Surprising news from a study out today: Many U.S. hospitals aren't performing minimally invasive surgery as often as they could, despite evidence that minimally invasive surgery is superior to open surgery for most patients in terms of reduced rates of surgical site infections, decreased pain and shorter hospitalizations.
The new research study out today in the online British Medical Journal shows a wide variation in hospital utilization of minimally invasive surgery. A team of researchers from Johns Hopkins University School of Medicine calculated the use of laparoscopic surgical procedures at over 1,000 U.S. hospitals in 2010 for 4 of the most common minimally invasive procedures done in the U.S.: appendectomy, colectomy, total abdominal hysterectomy and lung lobectomy. The team compared the number of open procedures to minimally invasive procedures.

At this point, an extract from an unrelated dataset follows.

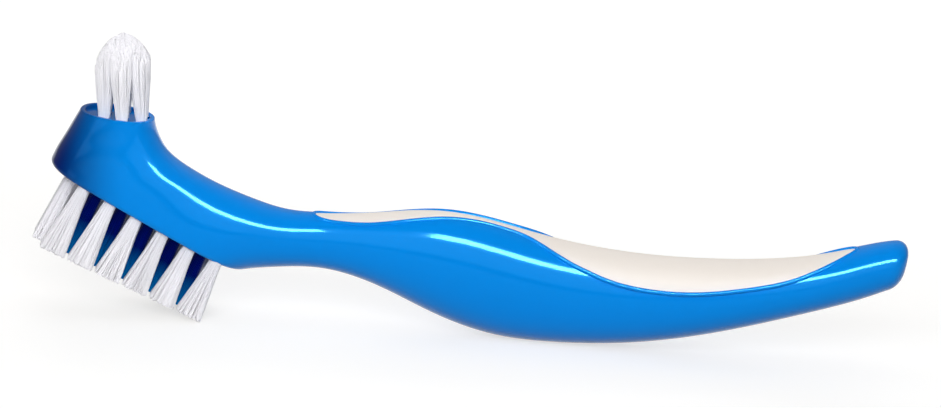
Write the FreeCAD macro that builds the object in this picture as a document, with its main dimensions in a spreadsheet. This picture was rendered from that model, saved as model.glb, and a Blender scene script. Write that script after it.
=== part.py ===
import FreeCAD, Part
import math
import os

import Sketcher
from FreeCAD import Placement, Rotation, Vector

# A two-sided denture brush, lying as it rests on a table: on the rear edge of the large brush and
# on the belly of the handle. +X runs from the head to the tail, +Z is up, and Y is the width.
# Lengths are in millimetres and angles in degrees.

# Sections of the moulded handle, from the rim of the collar round the bend of the head, along the
# neck, over the hump and out to the tail. Each has its upper point and its lower point in the side
# view, its half width and how square its corners are. The head's lower points lie below its flat
# base, which is cut afterwards.
SECTION_FIELDS = ("top_x", "top_z", "foot_x", "foot_z", "wide", "square")
SECTIONS = {
    "collar_rim": (-62.75, 38.2, -77.05, 39.2, 6.5, 0.76),
    "collar_waist": (-62.25, 36.2, -78.55, 36.2, 6.8, 0.77),
    "collar_foot": (-61.25, 34.0, -79.95, 33.4, 7.0, 0.79),
    "head_brow": (-59.65, 31.7, -81.55, 30.2, 7.3, 0.81),
    "head_nose": (-57.05, 29.6, -83.45, 26.4, 7.5, 0.83),
    "head_front": (-53.65, 27.7, -85.65, 21.0, 7.7, 0.85),
    "head_middle": (-49.65, 25.9, -78.85, 9.0, 7.8, 0.86),
    "head_rear": (-45.25, 24.3, -61.85, 5.4, 7.6, 0.84),
    "heel": (-41.05, 23.0, -46.65, 8.9, 6.9, 0.80),
    "neck_front": (-35.45, 21.9, -37.25, 10.6, 5.7, 0.77),
    "neck_thin": (-27.75, 22.0, -27.95, 11.0, 5.1, 0.76),
    "grip_front": (-18.35, 23.0, -17.35, 8.5, 6.0, 0.76),
    "hump_front": (-9.05, 24.2, -6.65, 4.1, 7.2, 0.76),
    "hump_crest": (1.75, 23.6, 4.55, 0.8, 7.9, 0.77),
    "belly": (15.65, 20.8, 16.65, 0.02, 8.1, 0.78),
    "palm_front": (32.35, 18.9, 31.95, 1.1, 8.0, 0.78),
    "palm_rear": (50.15, 19.1, 48.15, 4.4, 7.7, 0.78),
    "tail_root": (66.65, 21.2, 63.65, 9.1, 6.9, 0.77),
    "tail": (78.75, 24.6, 75.55, 13.2, 5.9, 0.77),
    "tail_end": (85.35, 25.8, 84.05, 17.0, 5.0, 0.76),
}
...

What they found was considerable variability in what proportion of these operations were minimally invasive surgery. For example, 71% of appendectomies could be performed laparoscopically, but one-fourth of U.S. hospitals favored the open operation for most cases. Hospitals more likely to perform minimally invasive surgery tended to be large urban teaching hospitals located in the Midwest, South or West.
Lead study author Marty Makary, MD, MPH, a professor of surgery at the Johns Hopkins University School of Medicine, attributes much of the variability to differences in physician training at various hospitals across the country. He also notes that many patients aren't aware that a minimally invasive surgery option exists for their condition. "Patients who are candidates for minimally invasive surgery could be directed to a surgeon with minimally invasive skills, sparing more patients the risks associated with open surgery," says Dr. Makary.